Extraribosomal l13a is a specific innate immune factor for antiviral defense.

UNLABELLED

We report a novel extraribosomal innate immune function of mammalian ribosomal protein L13a, whereby it acts as an antiviral agent. We found that L13a is released from the 60S ribosomal subunit in response to infection by respiratory syncytial virus (RSV), an RNA virus of the Pneumovirus genus and a serious lung pathogen. Unexpectedly, the growth of RSV was highly enhanced in L13a-knocked-down cells of various lineages as well as in L13a knockout macrophages from mice. In all L13a-deficient cells tested, translation of RSV matrix (M) protein was specifically stimulated, as judged by a greater abundance of M protein and greater association of the M mRNA with polyribosomes, while general translation was unaffected. In silico RNA folding analysis and translational reporter assays revealed a putative hairpin in the 3'untranslated region (UTR) of M mRNA with significant structural similarity to the cellular GAIT (gamma-activated inhibitor of translation) RNA hairpin, previously shown to be responsible for assembling a large, L13a-containing ribonucleoprotein complex that promoted translational silencing in gamma interferon (IFN-γ)-activated myeloid cells. However, RNA-protein interaction studies revealed that this complex, which we named VAIT (respiratory syncytial virus-activated inhibitor of translation) is functionally different from the GAIT complex.
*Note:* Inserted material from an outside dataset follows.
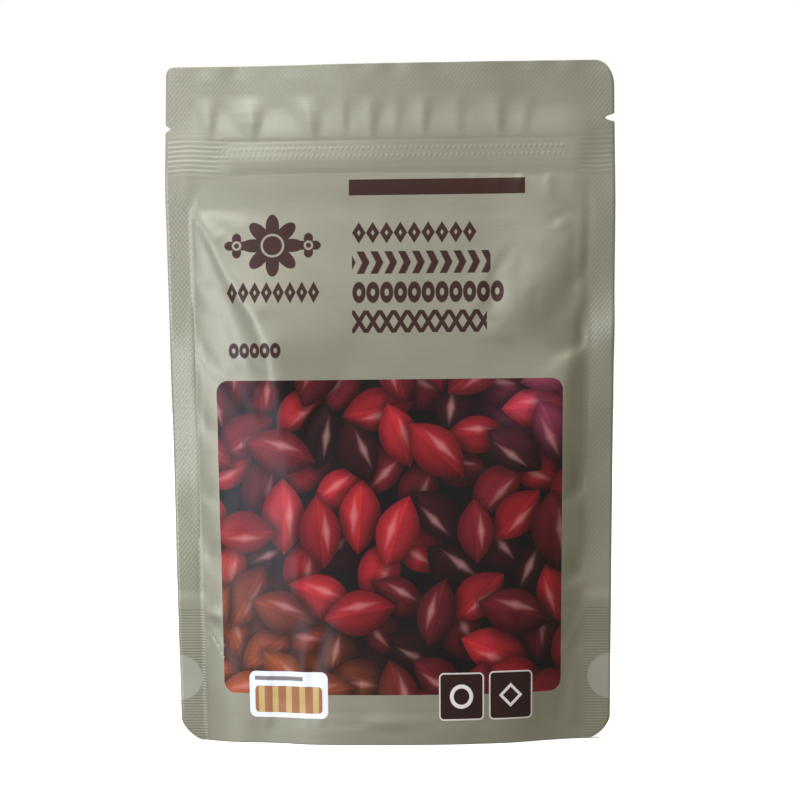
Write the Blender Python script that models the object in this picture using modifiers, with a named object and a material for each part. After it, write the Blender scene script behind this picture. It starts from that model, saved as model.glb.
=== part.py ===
"""A filled stand-up pouch of laminate film: front and back panels sealed round the edge, a folded
gusset that opens as its base, a press-to-close zip inside the mouth, and dried cranberries inside.

Metres, +Z up. The origin is on the surface that the pouch stands on, midway between its panels.
The front faces -Y. Film coordinates are "across" (-1 to 1, side edge to side edge) and a height.
"""

import math

import bmesh
import bpy

MM = 0.001

# The pouch as cut from the web, and how it stands when filled.
POUCH_WIDTH = 130 * MM
STANDING_HEIGHT = 195.3 * MM
SIDE_SEAL = 8 * MM
TOP_SEAL = 12.4 * MM
HALF_DEPTH = 15.4 * MM  # of the filled body at its base
NARROWING = 3.1 * MM  # each side seal is drawn in this far at the base by the filling
NARROWS_BELOW = 155 * MM
SKIRT = 3 * MM  # height of the upright edge that the pouch stands on

# The laminate. Neighbouring films keep a gap, which the seal's bond line fills on the real pouch.
FILM = 0.3 * MM
GAP = 0.3 * MM

# The gusset, folded in half. Its free part opens into a tunnel under the contents.
GUSSET_HEIGHT = 40 * MM
RIDGE_SAG = 4 * MM
SEAL_FOOT = 6 * MM  # height of the curved base seal at the middle, and then at the sides
SEAL_SHOULDER = 35 * MM
PUNCH_RADIUS = 6.5 * MM  # half-round spots where the panels are sealed through the gusset
PUNCH_HEIGHT = 18 * MM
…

VAIT is the first report of an extraribosomal L13a-mediated, IFN-γ-independent innate antiviral complex triggered in response to virus infection. We provide a model in which the VAIT complex strongly hinders RSV replication by inhibiting the translation of the rate-limiting viral M protein, which is a new paradigm in antiviral defense.

IMPORTANCE

The innate immune mechanisms of host cells are diverse in nature and act as a broad-spectrum cellular defense against viruses. Here, we report a novel innate immune mechanism functioning against respiratory syncytial virus (RSV), in which the cellular ribosomal protein L13a is released from the large ribosomal subunit soon after infection and inhibits the translation of a specific viral mRNA, namely, that of the matrix protein M. Regarding its mechanism, we show that the recognition of a specific secondary structure in the 3' untranslated region of the M mRNA leads to translational arrest of the mRNA. We also show that the level of M protein in the infected cell is rate limiting for viral morphogenesis, providing a rationale for L13a to target the M mRNA for suppression of RSV growth. Translational silencing of a viral mRNA by a deployed ribosomal protein is a new paradigm in innate immunity.